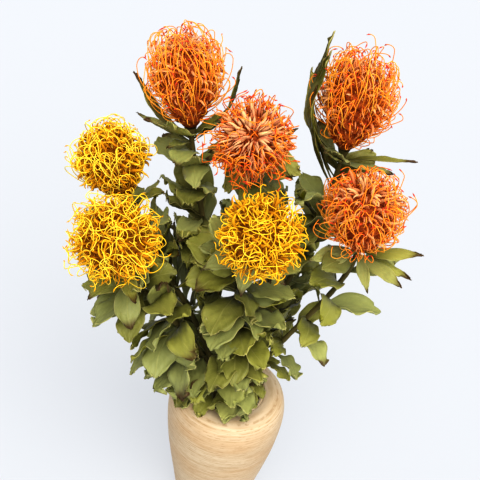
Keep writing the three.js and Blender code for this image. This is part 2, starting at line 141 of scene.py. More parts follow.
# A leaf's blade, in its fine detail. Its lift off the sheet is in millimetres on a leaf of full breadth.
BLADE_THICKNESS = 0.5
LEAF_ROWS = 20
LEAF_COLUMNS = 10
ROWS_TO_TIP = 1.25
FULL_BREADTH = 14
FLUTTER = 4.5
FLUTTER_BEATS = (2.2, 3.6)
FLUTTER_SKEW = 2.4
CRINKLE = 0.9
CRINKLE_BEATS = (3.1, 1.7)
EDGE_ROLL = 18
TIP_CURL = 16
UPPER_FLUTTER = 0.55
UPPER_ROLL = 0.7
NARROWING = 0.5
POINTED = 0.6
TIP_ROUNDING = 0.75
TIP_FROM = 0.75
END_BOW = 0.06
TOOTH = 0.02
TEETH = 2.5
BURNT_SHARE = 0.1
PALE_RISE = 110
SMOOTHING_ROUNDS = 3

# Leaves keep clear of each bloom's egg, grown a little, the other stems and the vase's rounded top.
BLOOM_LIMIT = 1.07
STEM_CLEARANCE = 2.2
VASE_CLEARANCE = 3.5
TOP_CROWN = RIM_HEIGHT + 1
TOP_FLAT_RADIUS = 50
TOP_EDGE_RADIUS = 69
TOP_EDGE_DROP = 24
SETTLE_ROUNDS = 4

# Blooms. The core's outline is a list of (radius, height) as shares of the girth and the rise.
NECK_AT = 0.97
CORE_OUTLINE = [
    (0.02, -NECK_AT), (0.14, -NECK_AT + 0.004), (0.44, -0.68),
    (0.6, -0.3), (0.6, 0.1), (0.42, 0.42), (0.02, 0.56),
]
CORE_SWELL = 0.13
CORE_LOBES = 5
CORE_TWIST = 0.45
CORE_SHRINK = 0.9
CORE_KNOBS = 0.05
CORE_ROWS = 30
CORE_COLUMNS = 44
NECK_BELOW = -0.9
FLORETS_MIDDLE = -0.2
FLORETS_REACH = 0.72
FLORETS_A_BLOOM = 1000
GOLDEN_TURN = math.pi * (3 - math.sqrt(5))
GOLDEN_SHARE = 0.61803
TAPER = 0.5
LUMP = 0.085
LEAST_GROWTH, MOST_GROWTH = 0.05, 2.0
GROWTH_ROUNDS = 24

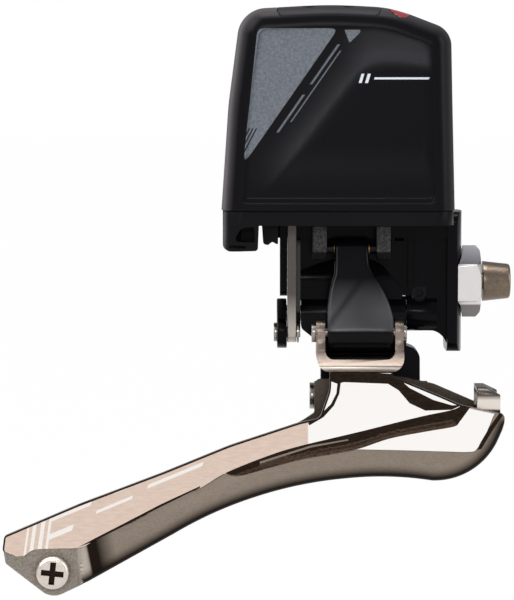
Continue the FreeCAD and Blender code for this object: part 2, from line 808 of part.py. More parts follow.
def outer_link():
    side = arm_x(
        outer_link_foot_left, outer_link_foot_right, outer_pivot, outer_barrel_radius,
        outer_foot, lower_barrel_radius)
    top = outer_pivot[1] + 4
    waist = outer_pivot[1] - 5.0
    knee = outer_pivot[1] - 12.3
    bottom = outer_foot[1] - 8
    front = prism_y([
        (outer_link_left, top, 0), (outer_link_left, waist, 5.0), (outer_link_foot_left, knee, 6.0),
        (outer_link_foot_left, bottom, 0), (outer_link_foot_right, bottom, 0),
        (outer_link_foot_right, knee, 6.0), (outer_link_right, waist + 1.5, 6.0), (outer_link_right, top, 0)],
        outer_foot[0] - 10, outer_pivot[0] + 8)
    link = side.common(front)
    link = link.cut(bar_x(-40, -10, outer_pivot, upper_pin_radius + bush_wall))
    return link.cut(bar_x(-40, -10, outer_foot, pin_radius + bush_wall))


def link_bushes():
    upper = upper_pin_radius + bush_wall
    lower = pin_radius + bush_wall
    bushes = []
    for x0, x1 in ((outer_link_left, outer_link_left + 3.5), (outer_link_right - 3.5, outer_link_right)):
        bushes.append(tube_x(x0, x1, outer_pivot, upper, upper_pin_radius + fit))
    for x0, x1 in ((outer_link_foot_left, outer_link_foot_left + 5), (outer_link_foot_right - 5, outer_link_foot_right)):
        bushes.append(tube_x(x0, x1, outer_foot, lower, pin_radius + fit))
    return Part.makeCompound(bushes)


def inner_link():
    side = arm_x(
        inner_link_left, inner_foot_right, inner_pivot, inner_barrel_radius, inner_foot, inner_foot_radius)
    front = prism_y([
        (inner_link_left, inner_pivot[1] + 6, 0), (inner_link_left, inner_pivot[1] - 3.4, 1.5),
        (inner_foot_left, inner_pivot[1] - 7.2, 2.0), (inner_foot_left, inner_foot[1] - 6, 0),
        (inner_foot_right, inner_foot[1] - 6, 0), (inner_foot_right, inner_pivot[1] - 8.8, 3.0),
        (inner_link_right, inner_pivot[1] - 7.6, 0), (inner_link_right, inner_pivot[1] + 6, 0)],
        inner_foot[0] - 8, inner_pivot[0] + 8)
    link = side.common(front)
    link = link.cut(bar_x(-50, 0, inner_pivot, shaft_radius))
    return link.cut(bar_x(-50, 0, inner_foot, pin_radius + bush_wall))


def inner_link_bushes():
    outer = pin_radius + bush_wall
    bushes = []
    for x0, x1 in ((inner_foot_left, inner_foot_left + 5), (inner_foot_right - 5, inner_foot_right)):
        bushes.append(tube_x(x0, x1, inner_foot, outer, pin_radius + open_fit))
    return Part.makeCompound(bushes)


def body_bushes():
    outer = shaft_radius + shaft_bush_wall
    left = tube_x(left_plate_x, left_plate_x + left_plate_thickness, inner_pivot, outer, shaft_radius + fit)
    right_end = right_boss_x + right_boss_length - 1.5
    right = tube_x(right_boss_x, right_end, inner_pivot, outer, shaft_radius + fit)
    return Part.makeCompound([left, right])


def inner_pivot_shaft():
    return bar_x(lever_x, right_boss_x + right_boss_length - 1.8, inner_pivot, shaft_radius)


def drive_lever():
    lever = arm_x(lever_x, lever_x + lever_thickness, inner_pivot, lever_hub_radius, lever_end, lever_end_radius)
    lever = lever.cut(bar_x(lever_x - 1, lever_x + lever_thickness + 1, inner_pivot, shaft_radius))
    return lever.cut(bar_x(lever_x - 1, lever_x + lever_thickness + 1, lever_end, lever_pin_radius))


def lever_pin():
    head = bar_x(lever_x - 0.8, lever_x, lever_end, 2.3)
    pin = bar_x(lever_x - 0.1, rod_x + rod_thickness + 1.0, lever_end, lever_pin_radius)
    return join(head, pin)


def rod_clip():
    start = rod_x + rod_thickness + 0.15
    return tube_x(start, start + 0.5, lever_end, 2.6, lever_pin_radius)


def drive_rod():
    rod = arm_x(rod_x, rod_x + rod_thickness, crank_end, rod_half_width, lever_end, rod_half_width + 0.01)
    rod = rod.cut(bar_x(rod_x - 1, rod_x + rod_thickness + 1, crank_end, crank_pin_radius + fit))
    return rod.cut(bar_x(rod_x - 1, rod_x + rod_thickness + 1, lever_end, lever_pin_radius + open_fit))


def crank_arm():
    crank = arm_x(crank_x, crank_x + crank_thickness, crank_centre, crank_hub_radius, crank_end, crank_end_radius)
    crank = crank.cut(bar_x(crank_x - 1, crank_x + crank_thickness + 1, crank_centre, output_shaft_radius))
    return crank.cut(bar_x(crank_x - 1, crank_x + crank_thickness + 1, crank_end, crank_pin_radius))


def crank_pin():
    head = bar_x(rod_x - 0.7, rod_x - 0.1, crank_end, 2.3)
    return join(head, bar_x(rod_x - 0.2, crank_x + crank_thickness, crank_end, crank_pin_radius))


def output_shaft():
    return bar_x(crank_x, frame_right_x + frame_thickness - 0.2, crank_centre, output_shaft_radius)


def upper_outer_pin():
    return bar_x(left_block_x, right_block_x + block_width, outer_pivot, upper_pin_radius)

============

◆ EXERCISE BRIEF:
Repeat each record exactly, leaving nothing out.

◆ OUTPUT BELOW:
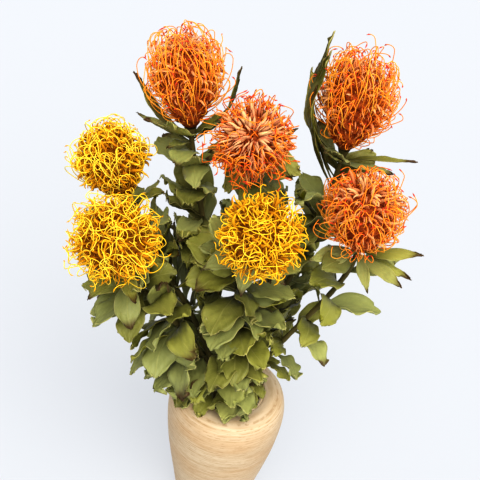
Keep writing the three.js and Blender code for this image. This is part 2, starting at line 141 of scene.py. More parts follow.
# A leaf's blade, in its fine detail. Its lift off the sheet is in millimetres on a leaf of full breadth.
BLADE_THICKNESS = 0.5
LEAF_ROWS = 20
LEAF_COLUMNS = 10
ROWS_TO_TIP = 1.25
FULL_BREADTH = 14
FLUTTER = 4.5
FLUTTER_BEATS = (2.2, 3.6)
FLUTTER_SKEW = 2.4
CRINKLE = 0.9
CRINKLE_BEATS = (3.1, 1.7)
EDGE_ROLL = 18
TIP_CURL = 16
UPPER_FLUTTER = 0.55
UPPER_ROLL = 0.7
NARROWING = 0.5
POINTED = 0.6
TIP_ROUNDING = 0.75
TIP_FROM = 0.75
END_BOW = 0.06
TOOTH = 0.02
TEETH = 2.5
BURNT_SHARE = 0.1
PALE_RISE = 110
SMOOTHING_ROUNDS = 3

# Leaves keep clear of each bloom's egg, grown a little, the other stems and the vase's rounded top.
BLOOM_LIMIT = 1.07
STEM_CLEARANCE = 2.2
VASE_CLEARANCE = 3.5
TOP_CROWN = RIM_HEIGHT + 1
TOP_FLAT_RADIUS = 50
TOP_EDGE_RADIUS = 69
TOP_EDGE_DROP = 24
SETTLE_ROUNDS = 4

# Blooms. The core's outline is a list of (radius, height) as shares of the girth and the rise.
NECK_AT = 0.97
CORE_OUTLINE = [
    (0.02, -NECK_AT), (0.14, -NECK_AT + 0.004), (0.44, -0.68),
    (0.6, -0.3), (0.6, 0.1), (0.42, 0.42), (0.02, 0.56),
]
CORE_SWELL = 0.13
CORE_LOBES = 5
CORE_TWIST = 0.45
CORE_SHRINK = 0.9
CORE_KNOBS = 0.05
CORE_ROWS = 30
CORE_COLUMNS = 44
NECK_BELOW = -0.9
FLORETS_MIDDLE = -0.2
FLORETS_REACH = 0.72
FLORETS_A_BLOOM = 1000
GOLDEN_TURN = math.pi * (3 - math.sqrt(5))
GOLDEN_SHARE = 0.61803
TAPER = 0.5
LUMP = 0.085
LEAST_GROWTH, MOST_GROWTH = 0.05, 2.0
GROWTH_ROUNDS = 24

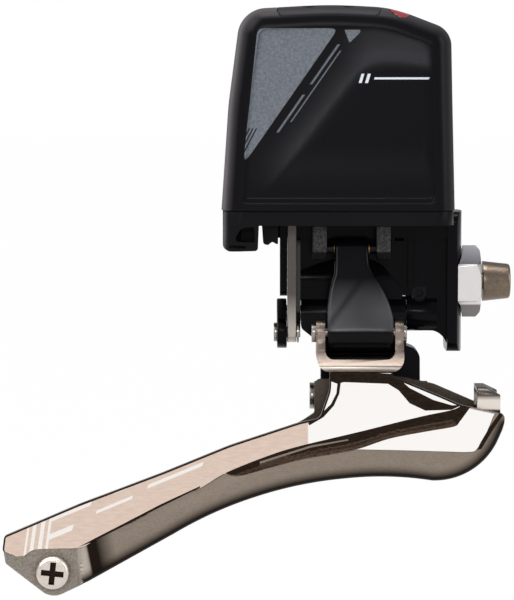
Continue the FreeCAD and Blender code for this object: part 2, from line 808 of part.py. More parts follow.
def outer_link():
    side = arm_x(
        outer_link_foot_left, outer_link_foot_right, outer_pivot, outer_barrel_radius,
        outer_foot, lower_barrel_radius)
    top = outer_pivot[1] + 4
    waist = outer_pivot[1] - 5.0
    knee = outer_pivot[1] - 12.3
    bottom = outer_foot[1] - 8
    front = prism_y([
        (outer_link_left, top, 0), (outer_link_left, waist, 5.0), (outer_link_foot_left, knee, 6.0),
        (outer_link_foot_left, bottom, 0), (outer_link_foot_right, bottom, 0),
        (outer_link_foot_right, knee, 6.0), (outer_link_right, waist + 1.5, 6.0), (outer_link_right, top, 0)],
        outer_foot[0] - 10, outer_pivot[0] + 8)
    link = side.common(front)
    link = link.cut(bar_x(-40, -10, outer_pivot, upper_pin_radius + bush_wall))
    return link.cut(bar_x(-40, -10, outer_foot, pin_radius + bush_wall))


def link_bushes():
    upper = upper_pin_radius + bush_wall
    lower = pin_radius + bush_wall
    bushes = []
    for x0, x1 in ((outer_link_left, outer_link_left + 3.5), (outer_link_right - 3.5, outer_link_right)):
        bushes.append(tube_x(x0, x1, outer_pivot, upper, upper_pin_radius + fit))
    for x0, x1 in ((outer_link_foot_left, outer_link_foot_left + 5), (outer_link_foot_right - 5, outer_link_foot_right)):
        bushes.append(tube_x(x0, x1, outer_foot, lower, pin_radius + fit))
    return Part.makeCompound(bushes)


def inner_link():
    side = arm_x(
        inner_link_left, inner_foot_right, inner_pivot, inner_barrel_radius, inner_foot, inner_foot_radius)
    front = prism_y([
        (inner_link_left, inner_pivot[1] + 6, 0), (inner_link_left, inner_pivot[1] - 3.4, 1.5),
        (inner_foot_left, inner_pivot[1] - 7.2, 2.0), (inner_foot_left, inner_foot[1] - 6, 0),
        (inner_foot_right, inner_foot[1] - 6, 0), (inner_foot_right, inner_pivot[1] - 8.8, 3.0),
        (inner_link_right, inner_pivot[1] - 7.6, 0), (inner_link_right, inner_pivot[1] + 6, 0)],
        inner_foot[0] - 8, inner_pivot[0] + 8)
    link = side.common(front)
    link = link.cut(bar_x(-50, 0, inner_pivot, shaft_radius))
    return link.cut(bar_x(-50, 0, inner_foot, pin_radius + bush_wall))


def inner_link_bushes():
    outer = pin_radius + bush_wall
    bushes = []
    for x0, x1 in ((inner_foot_left, inner_foot_left + 5), (inner_foot_right - 5, inner_foot_right)):
        bushes.append(tube_x(x0, x1, inner_foot, outer, pin_radius + open_fit))
    return Part.makeCompound(bushes)


def body_bushes():
    outer = shaft_radius + shaft_bush_wall
    left = tube_x(left_plate_x, left_plate_x + left_plate_thickness, inner_pivot, outer, shaft_radius + fit)
    right_end = right_boss_x + right_boss_length - 1.5
    right = tube_x(right_boss_x, right_end, inner_pivot, outer, shaft_radius + fit)
    return Part.makeCompound([left, right])


def inner_pivot_shaft():
    return bar_x(lever_x, right_boss_x + right_boss_length - 1.8, inner_pivot, shaft_radius)


def drive_lever():
    lever = arm_x(lever_x, lever_x + lever_thickness, inner_pivot, lever_hub_radius, lever_end, lever_end_radius)
    lever = lever.cut(bar_x(lever_x - 1, lever_x + lever_thickness + 1, inner_pivot, shaft_radius))
    return lever.cut(bar_x(lever_x - 1, lever_x + lever_thickness + 1, lever_end, lever_pin_radius))


def lever_pin():
    head = bar_x(lever_x - 0.8, lever_x, lever_end, 2.3)
    pin = bar_x(lever_x - 0.1, rod_x + rod_thickness + 1.0, lever_end, lever_pin_radius)
    return join(head, pin)


def rod_clip():
    start = rod_x + rod_thickness + 0.15
    return tube_x(start, start + 0.5, lever_end, 2.6, lever_pin_radius)


def drive_rod():
    rod = arm_x(rod_x, rod_x + rod_thickness, crank_end, rod_half_width, lever_end, rod_half_width + 0.01)
    rod = rod.cut(bar_x(rod_x - 1, rod_x + rod_thickness + 1, crank_end, crank_pin_radius + fit))
    return rod.cut(bar_x(rod_x - 1, rod_x + rod_thickness + 1, lever_end, lever_pin_radius + open_fit))


def crank_arm():
    crank = arm_x(crank_x, crank_x + crank_thickness, crank_centre, crank_hub_radius, crank_end, crank_end_radius)
    crank = crank.cut(bar_x(crank_x - 1, crank_x + crank_thickness + 1, crank_centre, output_shaft_radius))
    return crank.cut(bar_x(crank_x - 1, crank_x + crank_thickness + 1, crank_end, crank_pin_radius))


def crank_pin():
    head = bar_x(rod_x - 0.7, rod_x - 0.1, crank_end, 2.3)
    return join(head, bar_x(rod_x - 0.2, crank_x + crank_thickness, crank_end, crank_pin_radius))


def output_shaft():
    return bar_x(crank_x, frame_right_x + frame_thickness - 0.2, crank_centre, output_shaft_radius)


def upper_outer_pin():
    return bar_x(left_block_x, right_block_x + block_width, outer_pivot, upper_pin_radius)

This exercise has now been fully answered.